AMD has also added Radeon implementations of various deep learning frameworks to their open source software platform ROCm (Radeon Open Compute). Supported frameworks include Caffe, Torch 7, Tensorflow CNTK, Chainer, and Theano. ROCm also comes with domain-specific compilers for linear algebra and tensors, as well as an open compiler and language runtime.
In general, AMD is using the open aspect of its support software to try to lure customers away from NVIDIA, with its more proprietary CUDA stack. Nevertheless, because so much code is already written in CUDA, AMD has also provided a tool, known as Heterogeneous-compute Interface (HIP), to convert CUDA code to common C++, which can then be run through AMD’s HCC compiler to produce executable code for Radeon silicon. The conversion isn’t 100 percent, but it should speed up the retargeting process significantly.
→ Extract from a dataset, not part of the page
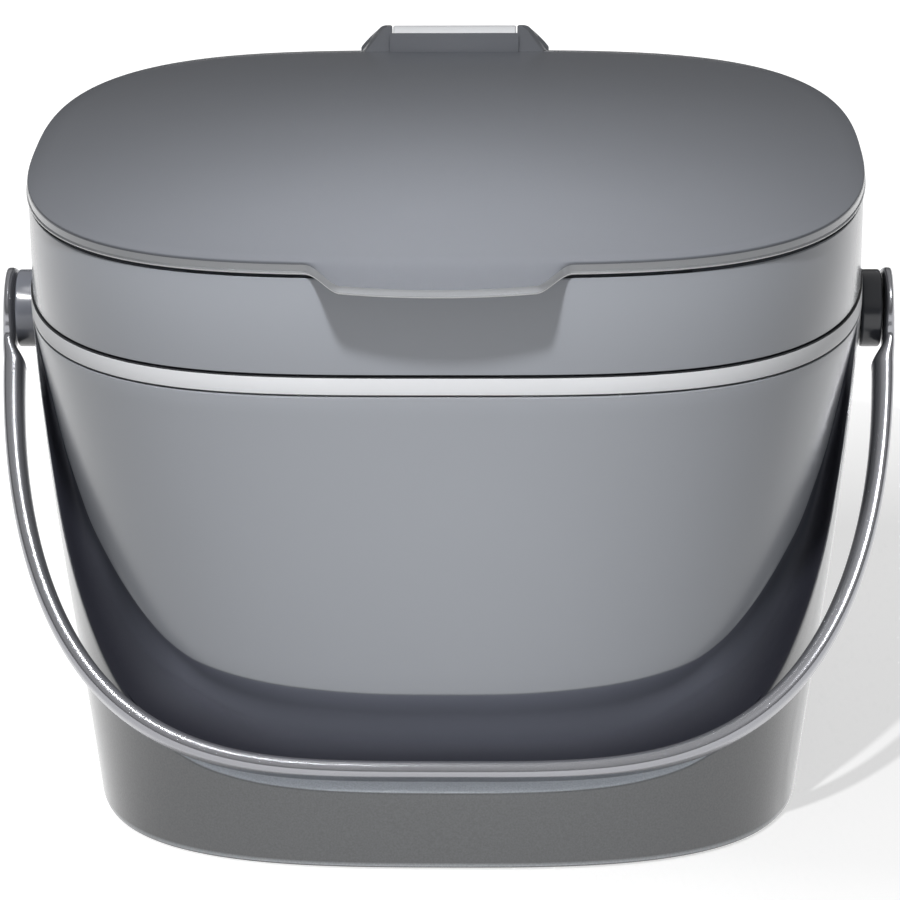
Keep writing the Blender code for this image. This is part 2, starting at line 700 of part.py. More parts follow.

For customers with an existing code base of machine learning applications written in CUDA, the HIP tool could prove invaluable to those looking to switch vendors.
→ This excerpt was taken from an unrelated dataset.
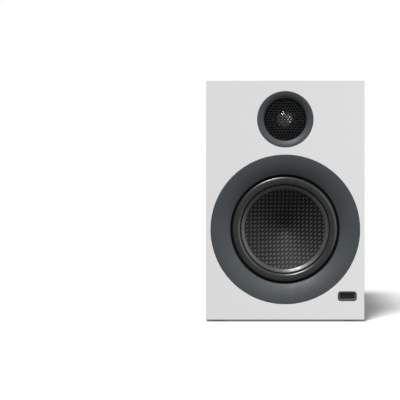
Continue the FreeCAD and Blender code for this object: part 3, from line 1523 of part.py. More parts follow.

AMD indicated it’s giving top priority to the cloud/hyperscale market as it rolls out the Instinct products. That certainly makes sense, given that this is currently the largest customer base for these accelerated machine learing. Companies like Google, Amazon, Baidu and others are rapidly build out this infrastructure as they expand their AI capabilities for cloud customers. Google and Alibaba already use Radeon technology (or will soon do so), and may end up moving over to the Instinct parts in the future. Beyond the hyperscalers, AMD is also looking at some initial engagements in financial services, energy, life science, and automotive.
Radeon Instinct cards are expected to start shipping in the first half of 2017. At that point, volume shipments of the NVIDIA P100 will have already commenced, as will shipments of the P4 and P40 parts. Intel meanwhile will be introducing its own machine learning processors in 2017, namely Knights Mill and Lake Crest. That will give hyperscalers and other customers deploying machine learning gear a lot more choice in the coming year.